51.   Further, it appears the applicant’s request for council member participation only occurred after this dispute was started. The applicant’s email suggests she did not agree the property manager properly investigated her complaints and also disagreed with the strata’s decision not to impose fines following her November 27, 2018 hearing.

52.   Additionally, the applicant provided witness statements signed by 2 of her neighbours attesting to noise occurring on 5 occasions between October 2017 and October 2018. However, there is no evidence to suggest that these statements were not considered by the strata when it decided not to impose fines.

53.   Finally, the strata arranged to view 1808 in August 2018 and did not identify any bylaw breaches of the owner or tenant.
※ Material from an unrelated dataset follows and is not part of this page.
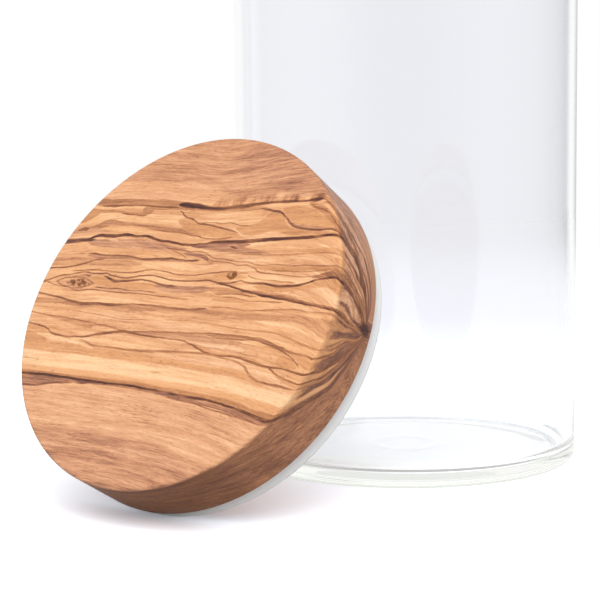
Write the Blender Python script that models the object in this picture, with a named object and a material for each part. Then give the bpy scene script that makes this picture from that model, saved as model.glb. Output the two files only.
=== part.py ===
"""A straight-walled glass storage jar with its turned wooden lid taken off.

The jar stands at the origin, on the plane z = 0. The lid leans against it from
the front left: the soft seal under its rim rests on the ground and against the
glass, and its top face looks outwards and up. Metres, +Z up.
"""

import math

import bmesh
import bpy
from mathutils import Euler, Vector

# Jar
JAR_DIAMETER = 0.1000
JAR_HEIGHT = 0.2000
WALL = 0.0025
BASE_THICKNESS = 0.0035
HEEL_RADIUS = 0.0030          # outside corner between base and wall
FLOOR_CORNER_RADIUS = 0.0045  # inside corner between floor and wall

# Wooden lid, in its own frame: z = 0 is the shoulder that sits on the jar's rim
LID_SET_BACK = 0.0010         # how far the wood's side lies inside the glass's outside
LID_THICKNESS = 0.0175
FACE_EDGE_RADIUS = 0.0009
SHOULDER_EDGE_RADIUS = 0.0005
PLUG_FOOT_THICKNESS = 0.0009  # the turned foot that keeps the seal on the plug
PLUG_FOOT_STEP = 0.0009       # how far that foot stands out past the groove
PLUG_FOOT_CHAMFER = 0.0004

# Silicone seal in the groove under the shoulder
SEAL_SQUEEZE = 0.0004         # how much the free lip is larger than the jar's bore
SEAL_HEIGHT = 0.0049
SEAL_THICKNESS = 0.0042
SEAL_BAND_STEP = 0.0007       # how far the band lies inside the lip
LIP_RADIUS = 0.0007
UPPER_LIP_SHARE = 0.55        # the upper lip's reach, as a share of the lower one's

# Fits
FIT_GAP = 0.0003              # between a piece and the one it sits in or leans on

# The lid's lean, taken off the jar
FACE_ELEVATION = math.radians(30.6)   # of the top face's normal above the ground
FACE_HEADING = math.radians(-122.0)   # of that normal seen from above, from +X
PLACE_HEADING = math.radians(-128.5)  # from the jar's axis to the lid's face

# Roundness of the turned pieces
SEGMENTS = 96
CORNER_STEPS = 4

# Worked out from the sizes above
JAR_RADIUS = JAR_DIAMETER / 2
BORE_RADIUS = JAR_RADIUS - WALL
LID_RADIUS = JAR_RADIUS - LID_SET_BACK
SEAL_RADIUS = BORE_RADIUS + SEAL_SQUEEZE
SEAL_BORE_RADIUS = SEAL_RADIUS - SEAL_THICKNESS
GROOVE_RADIUS = SEAL_BORE_RADIUS - FIT_GAP
PLUG_FOOT_RADIUS = GROOVE_RADIUS + PLUG_FOOT_STEP
SEAL_TOP = -FIT_GAP
SEAL_BOTTOM = SEAL_TOP - SEAL_HEIGHT
PLUG_FOOT_TOP = SEAL_BOTTOM - FIT_GAP
PLUG_BOTTOM = PLUG_FOOT_TOP - PLUG_FOOT_THICKNESS


def arc(centre, radius, start, end, steps=CORNER_STEPS):
    """Points of an arc in the profile's plane; angles in degrees from +X."""
    points = []
    for step in range(steps + 1):
        angle = math.radians(start + (end - start) * step / steps)
        points.append((centre[0] + radius * math.cos(angle),
                       centre[1] + radius * math.sin(angle)))
    return points


def jar_profile():
    """From the flat underside, up the outside, over the rim and down to the floor."""
    rim_radius = WALL / 2
    heel = (JAR_RADIUS - HEEL_RADIUS, HEEL_RADIUS)
    corner = (BORE_RADIUS - FLOOR_CORNER_RADIUS, BASE_THICKNESS + FLOOR_CORNER_RADIUS)
    rim = (JAR_RADIUS - rim_radius, JAR_HEIGHT - rim_radius)
    return [
        *arc(heel, HEEL_RADIUS, -90, 0),
        *arc(rim, rim_radius, 0, 180, 2 * CORNER_STEPS),
        *arc(corner, FLOOR_CORNER_RADIUS, 0, -90),
    ]


def lid_profile():
    """From the flat top face, down the side and round the seal's groove."""
    face = (LID_RADIUS - FACE_EDGE_RADIUS, LID_THICKNESS - FACE_EDGE_RADIUS)
    shoulder = (LID_RADIUS - SHOULDER_EDGE_RADIUS, SHOULDER_EDGE_RADIUS)
    return [
        *arc(face, FACE_EDGE_RADIUS, 90, 0),
        *arc(shoulder, SHOULDER_EDGE_RADIUS, 0, -90),
        (GROOVE_RADIUS, 0),
        (GROOVE_RADIUS, PLUG_FOOT_TOP),
        (PLUG_FOOT_RADIUS, PLUG_FOOT_TOP),
        (PLUG_FOOT_RADIUS, PLUG_BOTTOM + PLUG_FOOT_CHAMFER),
        (PLUG_FOOT_RADIUS - PLUG_FOOT_CHAMFER, PLUG_BOTTOM),
    ]


def seal_profile():
    """A closed outline: a flat band in the groove, and two soft lips outside it."""
    band_radius = SEAL_RADIUS - SEAL_BAND_STEP
    upper_radius = band_radius + SEAL_BAND_STEP * UPPER_LIP_SHARE
    upper = (upper_radius - LIP_RADIUS, SEAL_TOP - LIP_RADIUS)
    lower = (SEAL_RADIUS - LIP_RADIUS, SEAL_BOTTOM + LIP_RADIUS)
    waist = (band_radius, (SEAL_TOP + SEAL_BOTTOM) / 2)
    return [
        (SEAL_BORE_RADIUS, SEAL_TOP),
        *arc(upper, LIP_RADIUS, 90, 0),
        waist,
        *arc(lower, LIP_RADIUS, 0, -90),
        (SEAL_BORE_RADIUS, SEAL_BOTTOM),
    ]


def material(name, colour, roughness, transmission=0.0, ior=1.5):
    made = bpy.data.materials.new(name)
    made.use_nodes = True
    shader = made.node_tree.nodes["Principled BSDF"]
    shader.inputs["Base Color"].default_value = (*colour, 1.0)
    shader.inputs["Roughness"].default_value = roughness
    shader.inputs["Metallic"].default_value = 0.0
    shader.inputs["Transmission Weight"].default_value = transmission
    shader.inputs["IOR"].default_value = ior
    made.diffuse_color = (*colour, 1.0)
    return made


def turned(name, profile, look, closed=False):
    """A round piece: the profile spun about Z, its flat ends filled unless it is a ring."""
    shape = bmesh.new()
    points = [shape.verts.new((radius, 0, height)) for radius, height in profile]
    edges = [shape.edges.new(pair) for pair in zip(points, points[1:])]
    if closed:
        edges.append(shape.edges.new((points[-1], points[0])))
    bmesh.ops.spin(
        shape, geom=points + edges, cent=(0, 0, 0), axis=(0, 0, 1),
        angle=2 * math.pi, steps=SEGMENTS, use_merge=True)
    open_edges = [edge for edge in shape.edges if edge.is_boundary]
    bmesh.ops.holes_fill(shape, edges=open_edges)
    bmesh.ops.recalc_face_normals(shape, faces=shape.faces)
    mesh = bpy.data.meshes.new(name)
    shape.to_mesh(mesh)
    shape.free()
    mesh.shade_smooth()
    mesh.set_sharp_from_angle(angle=math.radians(35))
    mesh.materials.append(look)
    piece = bpy.data.objects.new(name, mesh)
    bpy.context.scene.collection.objects.link(piece)
    return piece


def lid_turn():
    """The turn that points the lid's +Z out of its top face, leaning back."""
    return Euler((0, math.pi / 2 - FACE_ELEVATION, FACE_HEADING))


def lid_place():
    """Where the lid's frame lies when it rests on the ground and against the glass."""
    turn = lid_turn().to_matrix()
    samples = 4 * SEGMENTS
    points = [
        turn @ Vector((radius * math.cos(angle), radius * math.sin(angle), height))
        for radius, height in lid_profile() + seal_profile()
        for angle in (2 * math.pi * step / samples for step in range(samples))
    ]
    lift = -min(point.z for point in points)
    heading = Vector((math.cos(PLACE_HEADING), math.sin(PLACE_HEADING)))
    face_centre = (turn @ Vector((0, 0, LID_THICKNESS))).xy
    clear = JAR_RADIUS + FIT_GAP
    distance = 0.0
    for point in points:
        side = point.xy - face_centre
        along = side.dot(heading)
        across = side.dot(side) - along ** 2
        if across < clear ** 2:
            distance = max(distance, math.sqrt(clear ** 2 - across) - along)
    offset = heading * distance - face_centre
    return Vector((*offset, lift))


def clear_scene():
    for old in list(bpy.data.objects):
        bpy.data.objects.remove(old, do_unlink=True)


def main():
    clear_scene()
    glass = material("clear_glass", (0.95, 0.96, 0.98), 0.02, transmission=1.0, ior=1.47)
    wood = material("olive_wood", (0.66, 0.40, 0.20), 0.5)
    silicone = material("white_silicone", (0.78, 0.79, 0.77), 0.4)

    turned("glass_jar", jar_profile(), glass)

    lid = bpy.data.objects.new("lid_off_the_jar", None)
    bpy.context.scene.collection.objects.link(lid)
    lid.rotation_euler = lid_turn()
    lid.location = lid_place()

    turned("wood_lid", lid_profile(), wood).parent = lid
    turned("seal_ring", seal_profile(), silicone, closed=True).parent = lid
    bpy.context.view_layer.update()


main()
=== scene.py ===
"""The looks of a glass storage jar whose olive-wood lid leans against it.

Everything is in metres, in the frame of the construction model: the jar stands
on z = 0 at the origin. The wood's figure is laid out in millimetres on the lid's
top face: u runs to the right along the grain, v up the leaning face, and depth
goes down into the wood.
"""

import math

import bmesh
import bpy
from mathutils import Matrix, Vector


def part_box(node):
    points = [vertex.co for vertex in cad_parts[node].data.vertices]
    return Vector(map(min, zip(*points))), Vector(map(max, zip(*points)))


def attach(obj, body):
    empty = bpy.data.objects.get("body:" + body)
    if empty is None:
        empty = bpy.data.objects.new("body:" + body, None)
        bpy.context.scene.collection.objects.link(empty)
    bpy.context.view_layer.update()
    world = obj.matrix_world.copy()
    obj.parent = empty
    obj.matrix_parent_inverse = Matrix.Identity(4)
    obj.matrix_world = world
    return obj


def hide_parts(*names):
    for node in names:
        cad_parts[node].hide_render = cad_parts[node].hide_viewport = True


MM = 0.001
RELIEF_DEPTH = 0.1 * MM      # of the fine relief on the wood and the seal

# The photograph's camera, in millimetres and degrees
CAMERA_PLACE = (0.0, -439.8, 89.5)
CAMERA_PITCH = 5.55          # down
CAMERA_YAW = -4.11           # to the left of +Y
CAMERA_ROLL = -0.61
CAMERA_LENS = 88.44
CAMERA_SENSOR = 36.0

# Glass, in millimetres
WALL = 2.5
HEEL_RADIUS = 3.0
BASE_THICKNESS = 3.5
FLOOR_CORNER_RADIUS = 4.5
FOOT_WIDTH = 3.5             # the flat ring that the jar stands on
PUSH_UP = 0.5                # how far the underside's middle stands clear
NUB_RADIUS = 9.5             # the mark left where the base was closed
NUB_DEPTH = 0.03

# Wooden lid, in millimetres below its top face
LID_THICKNESS = 17.5
FACE_EDGE_RADIUS = 0.9
SHOULDER_EDGE_RADIUS = 0.5
GROOVE_RADIUS = 43.4
PLUG_FOOT_RADIUS = 44.3
PLUG_FOOT_TOP = 23.0
PLUG_BOTTOM = 23.9
PLUG_FOOT_CHAMFER = 0.4
GROOVE_EDGE = 0.05           # how far the groove's corners are cut
FOOT_EDGE = 0.1              # the same for the foot's upper corner

# Seal
SEAL_TOP = 17.8
SEAL_BOTTOM = 22.7
SEAL_RADIUS = 47.9
SEAL_BORE_RADIUS = 43.7
SEAL_BAND_STEP = 0.7
UPPER_LIP_REACH = 0.4
LIP_RADIUS = 0.7
SEAL_EDGE = 0.1              # how far the corners in the groove are cut

# Turning
ROUND_STEPS = 256            # of the wooden lid and the seal
GLASS_ROUND_STEPS = 384
SWEEP_RADIUS = 10.0          # of the circle that carries a profile round
SEAM = 0.001                 # points that are closer than this become one
SHARP_ANGLE = 40             # degrees from which the wooden lid's edges are sharp


def srgb(red, green, blue):
    """A colour as seen on screen, 0 to 255, as the linear colour that a shader takes."""
    def linear(value):
        value /= 255
        return value / 12.92 if value <= 0.04045 else ((value + 0.055) / 1.055) ** 2.4
    return (linear(red), linear(green), linear(blue), 1.0)


# Shader maths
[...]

Also, on September 17, 2018, the property manager offered to attend 1708 but it is unclear if access to 1708 was arranged. However, I find this request further supports the steps taken by the strata were reasonable.

54.   Based on the overall evidence, I find the applicant has failed to prove that the strata has not taken reasonable steps to investigate her noise complaints. Given I have also found the strata has acted in accordance with the SPA and bylaws, I dismiss the applicant’s claim against the strata.

Have the Kangs or their tenant breached the strata’s bylaws?

55.   While I agree with the applicant that the Kangs and their tenant owe her a duty of to ensure noise levels in 1808 are in keeping with the strata bylaws, I do not agree the noise generated in 1808 was unreasonable, except for perhaps the times the strata imposed fines.

56.   The applicant says the strata’s failure to properly investigate her noise complaints encouraged the tenants to make more noise because of the lack of punishment. This statement is inconsistent with other statements made by the applicant such as that the noise issues subsided after her hearing with the strata, and I reject it.

57.   Further, as noted, there was nothing unusual found in 1808 when the strata’s property manager inspected it in August 2018.

58.   It also appears reasonable steps have been taken in accordance with bylaw 5(6) regarding the steps taken by the Kangs and their tenant in addressing the applicant’s noise complaints.

59.   For these reasons, other than the times fines were imposed for noise bylaw violations, I find the applicant has failed to prove either the Kangs or their tenant have breached the strata’s noise bylaws.

60.   It follows that I dismiss the applicant’s claims against the Kangs and their tenant.

What, if any, remedies are appropriate?

61.   Given my dismissal of the applicant’s claims, I find I need not address her requested remedies.

TRIBUNAL FEES AND EXPENSES

62.   Under section 49 of the Act, and the tribunal rules, the tribunal will generally order an unsuccessful party to reimburse a successful party for tribunal fees and reasonable dispute-related expenses. I see no reason to deviate from the general rule in this case. I find the strata was the most successful party but did not pay any tribunal fees or dispute related expenses. I decline to order reimbursement of the applicant’s tribunal fees.

63.   The strata corporation must comply with the provisions in section 189.4 of the SPA, such as not charging dispute-related expenses against the owner.

ORDER

64.   I dismiss the applicant’s claims, and therefore this dispute.